Tesla to Discontinue Cheapest Model S, Increasing Model 3 Price Gap

The entry-level Model S just got more expensive.

Bad news for anybody looking to get into a Model S for under $70,000 – it reportedly won’t be possible in the very near future. This comes only a few months after Tesla discontinued its cheapest battery option, the 60 kWh, further widening the gap between the Model 3’s $35,000 price tag and the soon-to-be $75,000 Model S.

Tesla has been reportedly reaching out to customers that have expressed interest in the car letting them know that their desired configuration wouldn’t be available for long. When pressed for more information, a spokesperson with Tesla told the source that they were discontinuing the single-motor 75 kWh configuration by the end of the year. This leaves only the dual-motor variant at 75 kWh available for purchase, create an additional $5,000 in charges for any potential buyer.

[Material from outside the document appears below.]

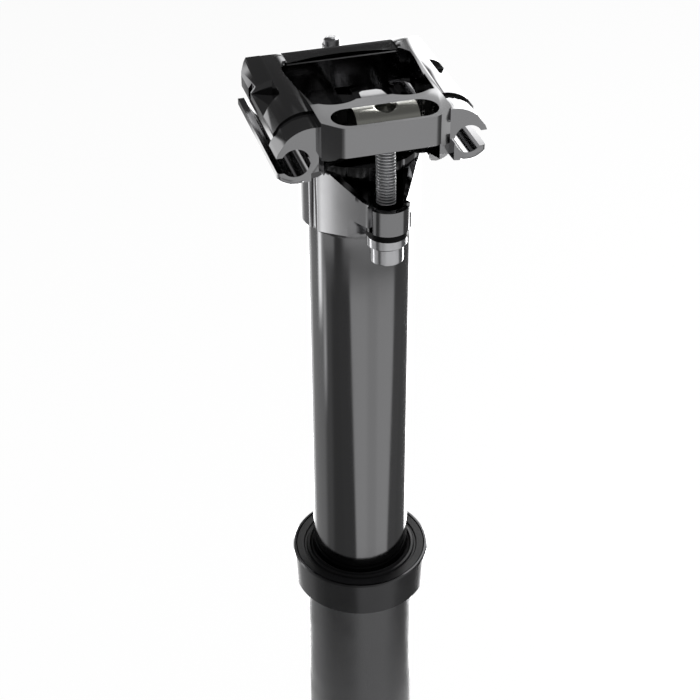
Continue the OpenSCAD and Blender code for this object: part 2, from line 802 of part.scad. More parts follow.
// Plan of the upper clamp's frame, without its window
module frame_plan() {
  corner = side_x + 0.3;
  slant = atan2(4.4, corner - face_half);
  // Each upright edge of the front bar is turned to a radius of 3
  cut = 3 * tan(slant / 2);
  bend = [for (i = [0:5]) let (a = i * slant / 5)
    [face_half - cut + 3 * sin(a), front_y + 3 - 3 * cos(a)]];
  right = concat(bend, [
    [corner, front_y + 4.4], [corner, clamp_y], [corner + 0.8, window_rear - 2],
    [corner + 0.4, rear_y - 5], [face_half + 1, rear_y - 0.6], [0, rear_y]
  ]);
  last = len(right) - 2;
  polygon(concat(right, [for (i = [last:-1:0]) [-right[i][0], right[i][1]]]));
}

// Side view of the upper clamp's frame: a flat front bar, a low middle and a crowned rear bar
module frame_side() {
  polygon([
    [front_y - 1, rail_z + 1], [window_front - 3, rail_z + 1], [window_front, rail_z + 0.6], [rear_y - 2, rail_z + 0.6], [rear_y + 1, rail_z + 1.4],
    [rear_y + 1, rail_z + rear_crest - 4.6], [crest_y + 0.4, rail_z + rear_crest - 0.1],
    [crest_y, rail_z + rear_crest], [window_rear, rail_z + rear_crest - 0.6],
    [window_front, rail_z + bar_top], [front_y - 1, rail_z + bar_top]
  ]);
}

// Side view of the housing that holds the rear barrel nut behind the cradle
module house_side() {
  low = rear_nut_z - slot_r - 1;
  polygon([
    [house_y, low], [rear_y - 2, low], [rear_y, low + 2], [rear_y, rail_z + 2],
    [house_y, rail_z + 2]
  ]);
}

// Front view of the arch under the front bar
module arch_front_view() {
  foot = side_x + 0.4;
  polygon([
    [-foot, rail_z], [-foot, rail_z + 1.05], [-foot + 1.5, rail_z + 1.4], [-foot + 2.7, rail_z + 2.1],
    [-foot + 3.6, bar_z], [foot - 3.6, bar_z], [foot - 2.7, rail_z + 2.1],
    [foot - 1.5, rail_z + 1.4], [foot, rail_z + 1.05], [foot, rail_z]
  ]);
}

// Plan of the window, with two scallops and a tongue at its front edge
module window_plan() {
  half = side_x - 0.5;
  deep = half - 1.2;
  difference() {
    union() {
      polygon([
        [-half, window_front], [half, window_front], [half + 0.8, clamp_y - 3.5],
        [half + 1.7, clamp_y + 6.5], [half + 1.8, window_rear - 3], [half - 0.1, window_rear],
        [-half + 0.1, window_rear], [-half - 1.8, window_rear - 3], [-half - 1.7, clamp_y + 6.5],
        [-half - 0.8, clamp_y - 3.5]
      ]);
      for (side = [-1, 1])
        intersection() {
          translate([side * (deep / 2 + 2.2), window_front + 6]) circle(r = 7.6);
          translate([side * half / 2 - half / 2, window_front - 3]) square([half, 6]);
        }
    }
    polygon([[-3.8, window_front - 4], [3.8, window_front - 4], [2.8, window_front + 3.6],
             [1.8, window_front + 4.4], [-1.8, window_front + 4.4], [-2.8, window_front + 3.6]]);
  }
}

// Slot for a barrel nut: a round seat that opens upwards, with rounded ends
module nut_slot(y, z, tilt) {
  half = slot_l / 2 - slot_r;
  translate([0, y, z]) rotate([-tilt, 0, 0]) {
    translate([-half, 0, 0]) rotate([0, 90, 0]) cylinder(h = 2 * half, r = slot_r);
    for (side = [-1, 1])
      translate([side * half, 0, 0]) {
        sphere(r = slot_r);
        cylinder(h = 12, r = slot_r);
      }
    translate([-half, -slot_r, 0]) cube([2 * half, 2 * slot_r, 12]);
  }
}

// Upright slot through a barrel nut's seat, long enough for the bolt's lean
module bolt_slot(y, z, rise) {
  reach = 0.9;
  slot = bolt_d / 2 + 0.5;
  translate([0, y, z - 12]) {
    for (side = [-1, 1]) translate([0, side * reach, 0]) cylinder(h = 12 + rise, r = slot);
    translate([-slot, -reach, 0]) cube([2 * slot, 2 * reach, 12 + rise]);
  }
}

// Side view of what is cut from the roofs, so that they fall away with the rear bar
module rear_fall() {
  polygon([
    [crest_y - 3, rail_z + rear_crest + 0.5], [crest_y, rail_z + rear_crest],
    [crest_y + 0.4, rail_z + rear_crest - 0.1], [rear_y + 1, rail_z + rear_crest - 4.6],
    [rear_y + 1, rail_z + 20], [crest_y - 3, rail_z + 20]
  ]);
}

module upper_clamp() {
  mid_front = claw_front + 7.2;
  color("#1b1b1c")
    difference() {
      union() {
        intersection() {
          translate([0, 0, rail_z]) linear_extrude(bar_top + 1) frame_plan();
          along_x(side_x + 2) frame_side();
        }
        along_x(house_half) house_side();
        both_sides() {
          along_y(claw_front, mid_front) claw_front_view(0);
          intersection() {
            along_y(mid_front - eps, claw_rear) claw_front_view(0.9);
            translate([0, 0, rail_z - 1]) linear_extrude(20) flank_plan();
          }
          intersection() {
            along_y(claw_rear - eps, rear_y) claw_front_view(0.9);
            translate([0, 0, rail_z + rail_r + 0.4]) linear_extrude(20) flank_plan();
            along_x(rail_x + 6) frame_side();
          }
        }
      }
      translate([0, 0, rail_z - 1]) linear_extrude(bar_top + 4) window_plan();
      along_y(front_y - 1, window_front + 1) arch_front_view();
      nut_slot(front_nut, nut_z, 0);
      nut_slot(rear_nut, rear_nut_z, slot_tilt);
      bolt_slot(front_nut, nut_z, 0);
      bolt_slot(rear_nut, rear_nut_z, 12);
      lens_slot();
      along_x(rail_x + 8) rear_fall();
      both_sides() {
        translate([0, 0, rail_z + rail_r + 1]) linear_extrude(20) flank_recess();
        flank_notch();
      }
    }
}

// Narrow slot with pointed ends along the rear bar's inner edge
module lens_slot() {
  arc_r = 60;
  crown = 2.2;
  translate([0, 0, rail_z + rear_crest - 4])
    linear_extrude(6)
      intersection() {
        translate([0, window_rear + 0.6 + crown - arc_r]) circle(r = arc_r, $fn = 192);
        translate([-side_x, window_rear + 0.6]) square([2 * side_x, 4]);
      }
}

// Plan of the recess in the clamp's flank, between the two claws
module flank_recess() {
  floor_x = rail_x - 1.3;
  polygon([
    [floor_x, clamp_y - 2.3], [floor_x + 6, clamp_y - 5.3], [floor_x + 6, clamp_y + 8.7],
    [floor_x, clamp_y + 5.7]
  ]);
}

// Small hollow behind the recess, where the flank thins to meet its rear claw
module flank_notch() {
  translate([rail_x + 2.6, clamp_y + 8.7, rail_z + 2.6])
    cube([8, 2.4, 20]);
}

// Clamp bolts, drawn upright with the ball seat's centre at the origin

module bolt_shape() {
  under = ball_r - dome - flange_t - seat_gap;
  tip = under + bolt_l;
  difference() {
    union() {
      translate([0, 0, under - bolt_head_h]) cylinder(h = bolt_head_h - 0.3, d = bolt_head_d);
      translate([0, 0, under - 0.3]) cylinder(h = 0.3, d1 = bolt_head_d, d2 = bolt_head_d - 0.6);
      translate([0, 0, under - 0.3]) cylinder(h = bolt_l - 0.5, d = bolt_d);
      translate([0, 0, tip - 0.8]) cylinder(h = 0.8, d1 = bolt_d, d2 = bolt_d - 1.2);
    }
    translate([0, 0, under - bolt_head_h - 1]) cylinder(h = 3.6, r = 2.31, $fn = 6);
  }
}

// Flange washer with a domed top
module flange_shape() {
  low = ball_r - dome - flange_t;
  difference() {
    intersection() {
      translate([0, 0, low]) cylinder(h = flange_t + dome + 1, d = washer_d - 0.2);
      sphere(r = ball_r, $fn = 128);
    }
    translate([0, 0, low - 1]) cylinder(h = ball_r, r = bolt_d / 2 + seat_gap);
  }
}

// Washer against the ear at y0, with a hollow seat for the flange's dome
module washer_at(y0, y1, z1) {
  difference() {
    translate([0, y0, ear_z - washer_t]) cylinder(h = washer_t - seat_gap, d = washer_d);
    translate([0, y0, ball_z]) sphere(r = ball_r + free_gap / 2, $fn = 128);
    at_seat(y0, y1, z1) cylinder(h = 20, r = bolt_d / 2 + 0.75);
  }
}

// Barrel nut with a chamfered notch over its thread
module nut_shape() {
  difference() {
    rotate([0, 90, 0]) translate([0, 0, -nut_l / 2]) cylinder(h = nut_l, r = nut_r);
    translate([0, 0, -nut_r - 1]) cylinder(h = 2 * nut_r + 2, r = bolt_d / 2 + run_gap);
    along_y(-nut_r - 1, nut_r + 1)
      polygon([[-2.7, nut_r - 1.2], [2.7, nut_r - 1.2], [4.9, nut_r + 1], [-4.9, nut_r + 1]]);
  }
}

// The children at the ball seat under the ear at y0, leaning towards a nut at y1 and z1
module at_seat(y0, y1, z1) {
  translate([0, y0, ball_z]) rotate([-atan2(y1 - y0, z1 - ball_z), 0, 0]) children();
}

// The children at a nut, leaning as the bolt from the ear at y0 does
module at_nut(y0, y1, z1) {
  translate([0, y1, z1]) rotate([-atan2(y1 - y0, z1 - ball_z), 0, 0]) children();
}

module front_bolt() {
  color("#8e8f92") at_seat(-ear_y, front_nut, nut_z) bolt_shape();
}

module front_flange() {
  color("#8e8f92") at_seat(-ear_y, front_nut, nut_z) flange_shape();
}

module front_washer() {
  color("#0f0f10") washer_at(-ear_y, front_nut, nut_z);
}

module front_barrel_nut() {
  color("#9c9c96") at_nut(-ear_y, front_nut, nut_z) nut_shape();
}

module rear_bolt() {
  color("#8e8f92") at_seat(ear_y, rear_nut, rear_nut_z) bolt_shape();
}

module rear_flange() {
  color("#8e8f92") at_seat(ear_y, rear_nut, rear_nut_z) flange_shape();
}

module rear_washer() {
  color("#0f0f10") washer_at(ear_y, rear_nut, rear_nut_z);
}

module rear_barrel_nut() {
  color("#9c9c96") at_nut(ear_y, rear_nut, rear_nut_z) nut_shape();
}

outer_tube();
collar();
wiper_seal();
foam_ring();
upper_bushing();
bottom_plug();
plug_seal();
cartridge_shaft();
shaft_nut();
damper_piston();
piston_seal();
top_out_bumper();
actuator_bracket();
pivot_pin();
actuator_lever();
cable_barrel();
cable_grub_screw();
return_spring();
actuator_pin();
valve_poppet();
upper_tube();
post_head();
guide_keys();
lower_bushing();
cartridge_tube();
cartridge_cap();
seal_head();
rod_seal();
cartridge_retainer();
floating_piston();
floating_piston_ring();
lower_cradle();
upper_clamp();
front_bolt();
front_washer();
front_flange();
front_barrel_nut();
rear_bolt();
rear_washer();
rear_flange();
rear_barrel_nut();
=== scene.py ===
"""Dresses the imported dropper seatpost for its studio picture.

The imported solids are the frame. They keep their places and get the finish of the real pieces.
Finer meshes replace some of them: bolts with rolled threads, a turned nut, and forgings with
rounded edges.
"""

from __future__ import annotations

import logging
import math
from collections.abc import Callable, Sequence
from dataclasses import dataclass, field
from enum import Enum
from functools import partial

import bmesh
import bpy
from mathutils import Matrix, Vector

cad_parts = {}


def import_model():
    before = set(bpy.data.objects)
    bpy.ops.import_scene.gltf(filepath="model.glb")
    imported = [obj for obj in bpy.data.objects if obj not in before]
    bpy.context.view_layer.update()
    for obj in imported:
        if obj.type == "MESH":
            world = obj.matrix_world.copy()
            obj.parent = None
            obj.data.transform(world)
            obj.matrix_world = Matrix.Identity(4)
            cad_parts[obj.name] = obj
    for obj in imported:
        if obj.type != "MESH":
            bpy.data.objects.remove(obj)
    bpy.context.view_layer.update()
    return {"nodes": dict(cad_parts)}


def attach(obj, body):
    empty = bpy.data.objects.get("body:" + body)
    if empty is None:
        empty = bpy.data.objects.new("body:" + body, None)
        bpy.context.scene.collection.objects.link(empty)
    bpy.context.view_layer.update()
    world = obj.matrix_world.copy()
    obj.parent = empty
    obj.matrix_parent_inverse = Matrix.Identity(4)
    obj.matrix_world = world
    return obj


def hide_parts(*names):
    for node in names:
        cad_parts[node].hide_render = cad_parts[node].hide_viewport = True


LOG = logging.getLogger("seatpost")
MM = 0.001
WHITE = (1.0, 1.0, 1.0, 1.0)

# Points this close are one point, and a cut this close to a point goes through it, in metres
WELD = 1e-6
CUT_SNAP = 1e-7
# Slack when a place is compared with a named one, in millimetres
NEAR_MM = 0.05
SLIVER_MM = 0.01

# Edges sharper than these stay crisp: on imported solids, forgings, bolts before and after their
# thread is wound, and nuts
PACKED_DEG = 30.0
FORGING_DEG = 32.0
BOLT_DEG = 40.0
THREAD_DEG = 50.0
NUT_DEG = 25.0


class Sense(Enum):
    """Which way a clamp bolt stands from the post's axis."""

    FRONT = -1
    REAR = 1


# ---------------------------------------------------------------- colour and node helpers


def linear(code: str) -> tuple[float, float, float, float]:
    """Turns an sRGB hex value into linear colour.

    Args:
        code: Six hex digits with a leading hash.

    Returns:
        Red, green, blue and alpha.
    """
    raw = [int(code[i : i + 2], 16) / 255 for i in (1, 3, 5)]
    return tuple(c / 12.92 if c <= 0.04045 else ((c + 0.055) / 1.055) ** 2.4 for c in raw) + (1.0,)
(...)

It’s apparent that Tesla wants to make a clear line between the Model 3 being its entry-level EV and the Model S being its current premium offering. The widening of the gap suggests that it is either creating a strategy to further push the Model S as its faster, premium model, or that Tesla is simply afraid that a low-cost Model S may hurt Model 3 sales if it is too close in cost. This is especially true when the Model 3 will likely have a 75 kWh dual-motor variant, though production is to streamline single-motor vehicles first. But with the Model 3 needing add-ons to push it into profitability, condensing the Model S to a single battery option with performance variant, like the 100D and P100D, may help to make up profit room elsewhere.

Tesla has been making changes to its configuration tool ahead of the Model 3 launch, including making certain features on the Model S standard (lighting, air suspension, and more), while wrapping up some other add-ons into a single bundle it calls the “premium upgrades package”. This likely comes as a response to Tesla wanting to simplify the number of configurations available for its vehicles to further drive down production variations.

Whether you’re planning on buying a Model 3 or Model S, you’re still getting one of the top-selling EVs on the market (or most reserved, in the case of the Model 3). Early adopters of Tesla’s brand will be happy to take advantage of the tax credits available to buyers in the U.S., but knowing that the Model S is headed towards a premium-only model might push potential buyers towards an early purchase before the cheaper options are all discontinued.